I simply feel like I am overflowing a bit with pure awe, wonder, admiration and just appreciation for being alive and living and breathing. Lately I've found myself noticing myself in this body I inhabit. Just noticing how I am a living organism. Observing myself from another viewpoint in my mind as I move around, this can be referred to as Inner Body Awareness, or as I sometimes call it and feel it as "seeing through glass". What shall I call this feeling? Glass-Seeing perhaps. I was also thinking the other day, as I was driving half-blinded by the sun, how every single living thing on the Earth requires the sun to survive. And I was thinking about how humans require it just as much, yet people overlook that. They identify it as just the title of the sun. Perhaps associating it with warmth and beaches and tanning. But it is Life Force! We are living organisms just as any other organism! We are One with it all! We are all the same!

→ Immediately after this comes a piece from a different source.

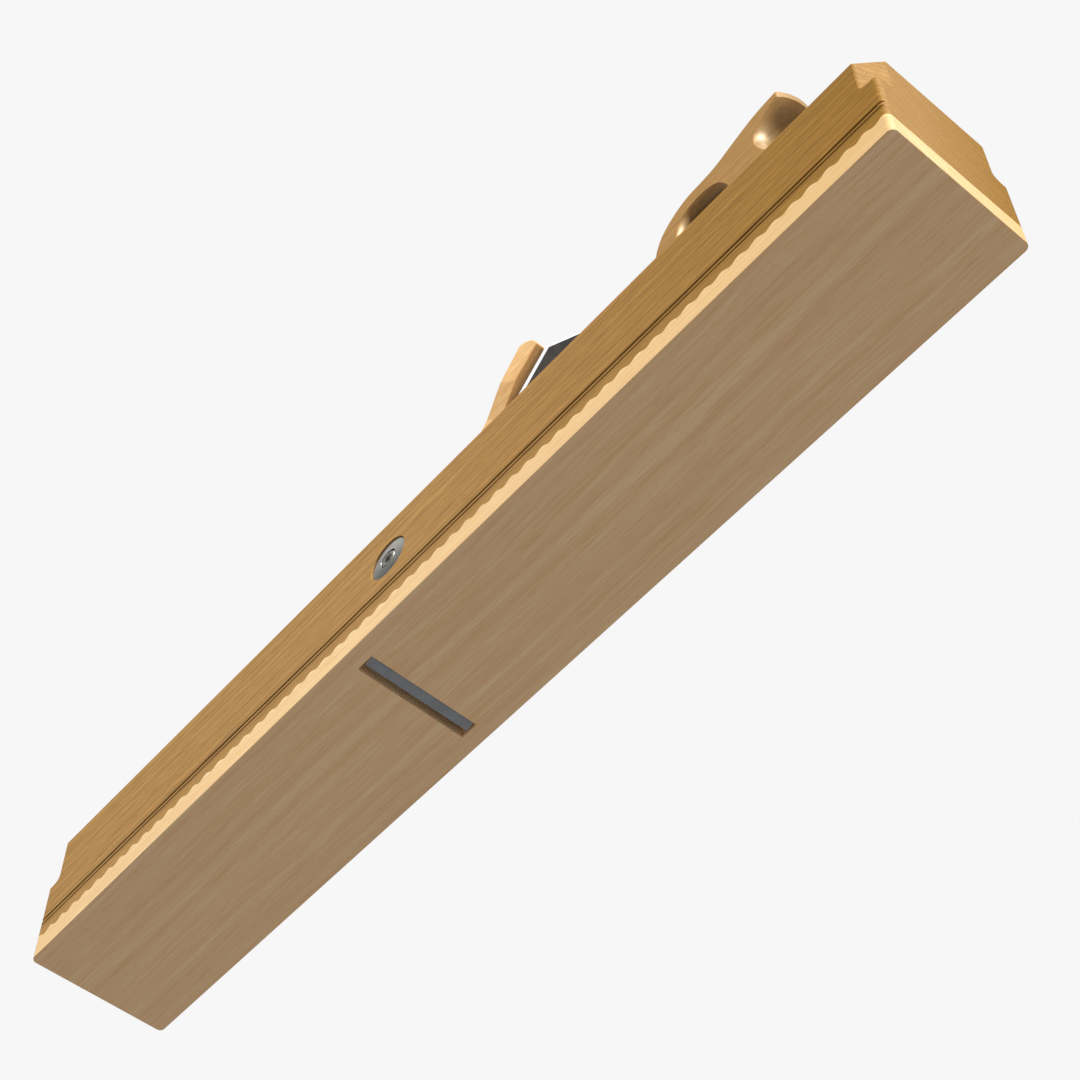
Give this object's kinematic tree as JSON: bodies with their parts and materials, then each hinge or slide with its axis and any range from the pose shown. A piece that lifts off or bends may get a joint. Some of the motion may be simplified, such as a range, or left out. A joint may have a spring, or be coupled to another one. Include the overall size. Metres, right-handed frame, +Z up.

Sending love, light, peace and vibrations to everyone in the world!

Monday, December 27, 2010

Favourite Gift and the Sky


































This is my favourite present I was given for Christmas. It's a bracelet with a crystal tree pendant and on the flip side it reads live the green life. The little tin it came in said "live in the present". Isn't that so clever? And I'm totally all about living in the moment ;)
My other favourite present is the calendar I got. Every Christmas I get a new calendar, and I love getting new ones. I just love putting them up and changing the page for each new month. This year I asked for a calendar with either mountains, nature, or something of the like with inspirational quotes if possible (I love inspirational quotes). The calendar I got is landscape photographs of Canada.

You know, this is the first Christmas where I really didn't want anything.  I just don't have that desire for things like I used to.

I'm excited for the new year. This year went by so fast. Time in general is going by so fast... it never seemed to. Christmas happened so out of nowhere that I barely noticed it. Usually each year I have some sort of miniature exciting countdown in my head but this year it was just like "Oh, now it's Boxing Day." Perhaps it's because I've been working so much...

Either way, the new year is approaching so very quickly and I know 2011 is going to be a good year. Every year to come will be a good one... because I am more aware now than ever of this deep never-ending journey I am on that just keeps teaching me all kinds of new lessons all the time.

One more thing I wanted to mention is about the sky. Lately I have noticed that I look up to the sky a lot. And when I look up to it, it grounds me. You know what I mean? I look to it and I think of its limitless boundaries and the space and stars and Universe that's up there. That we're in, rather. But when I think of this, it removes the seriousness of daily life from the moment and reminds me that we are only floating in space. And how can we take that seriously? It's laughable. There's nothing to worry about, nothing to fret over, there are no problems, life is life. It is what it is. No worries. Because we're floating around in space.

I always seem to talk about the Universe on this blog. I guess I think about it a lot.